→ Goal of the exercise:
Return all the data, word for word.

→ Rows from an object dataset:
++++++
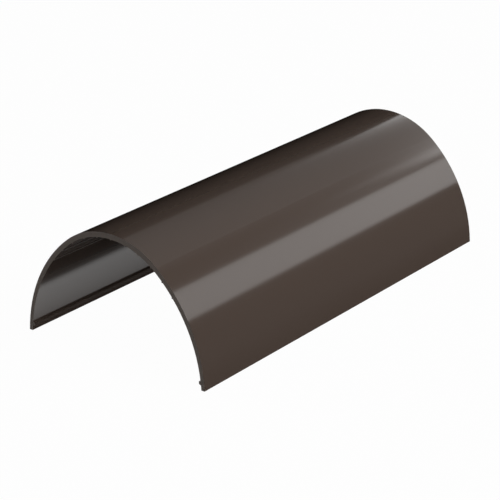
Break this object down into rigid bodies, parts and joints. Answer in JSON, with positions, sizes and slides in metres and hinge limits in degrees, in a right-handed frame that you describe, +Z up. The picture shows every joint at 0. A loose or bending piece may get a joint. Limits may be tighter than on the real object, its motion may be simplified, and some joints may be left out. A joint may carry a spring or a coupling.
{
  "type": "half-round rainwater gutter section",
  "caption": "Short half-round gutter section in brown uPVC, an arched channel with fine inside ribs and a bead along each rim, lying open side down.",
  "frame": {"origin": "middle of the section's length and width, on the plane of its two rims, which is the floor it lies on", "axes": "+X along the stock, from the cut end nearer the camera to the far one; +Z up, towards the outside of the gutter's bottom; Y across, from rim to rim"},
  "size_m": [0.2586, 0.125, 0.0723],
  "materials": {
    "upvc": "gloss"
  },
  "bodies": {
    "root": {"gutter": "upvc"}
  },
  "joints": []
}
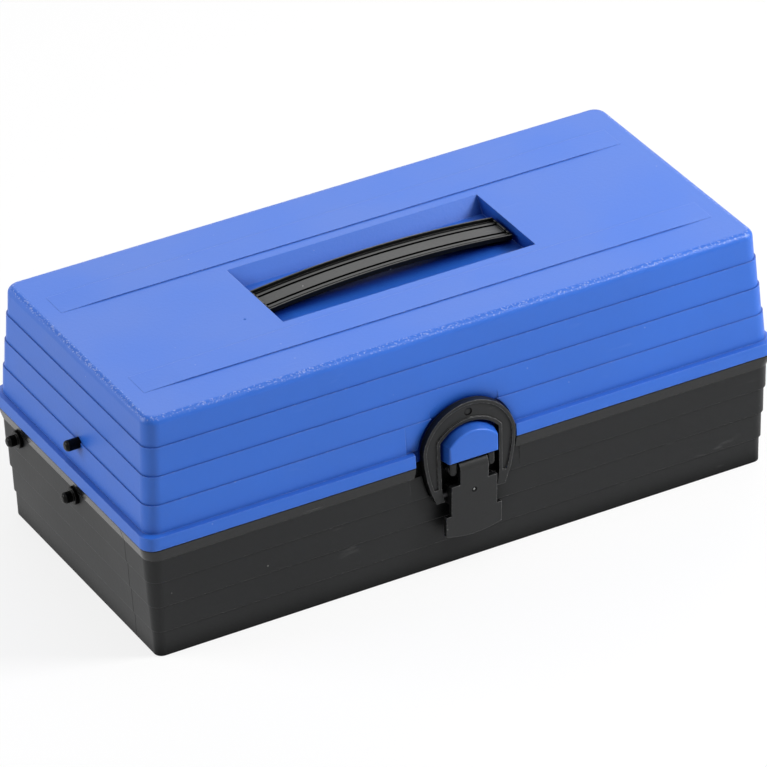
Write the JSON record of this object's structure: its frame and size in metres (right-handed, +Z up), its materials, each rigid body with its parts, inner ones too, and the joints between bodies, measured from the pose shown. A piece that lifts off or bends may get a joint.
++++++
→ Exercise response:
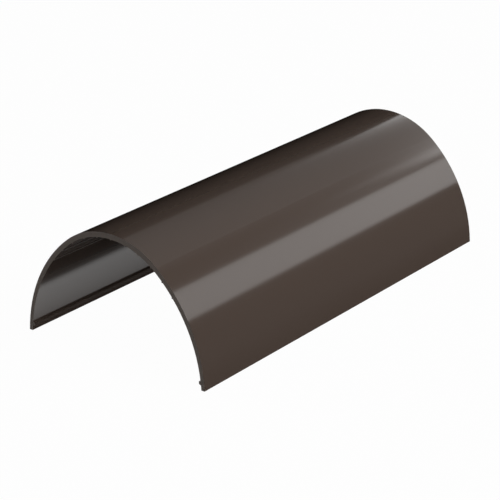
Break this object down into rigid bodies, parts and joints. Answer in JSON, with positions, sizes and slides in metres and hinge limits in degrees, in a right-handed frame that you describe, +Z up. The picture shows every joint at 0. A loose or bending piece may get a joint. Limits may be tighter than on the real object, its motion may be simplified, and some joints may be left out. A joint may carry a spring or a coupling.
{
  "type": "half-round rainwater gutter section",
  "caption": "Short half-round gutter section in brown uPVC, an arched channel with fine inside ribs and a bead along each rim, lying open side down.",
  "frame": {"origin": "middle of the section's length and width, on the plane of its two rims, which is the floor it lies on", "axes": "+X along the stock, from the cut end nearer the camera to the far one; +Z up, towards the outside of the gutter's bottom; Y across, from rim to rim"},
  "size_m": [0.2586, 0.125, 0.0723],
  "materials": {
    "upvc": "gloss"
  },
  "bodies": {
    "root": {"gutter": "upvc"}
  },
  "joints": []
}
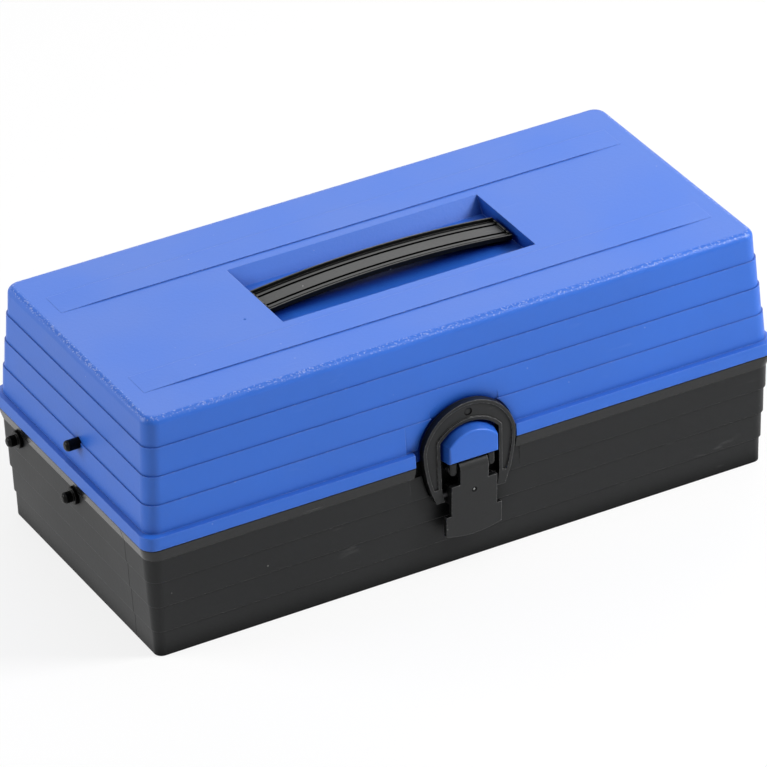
Write the JSON record of this object's structure: its frame and size in metres (right-handed, +Z up), its materials, each rigid body with its parts, inner ones too, and the joints between bodies, measured from the pose shown. A piece that lifts off or bends may get a joint.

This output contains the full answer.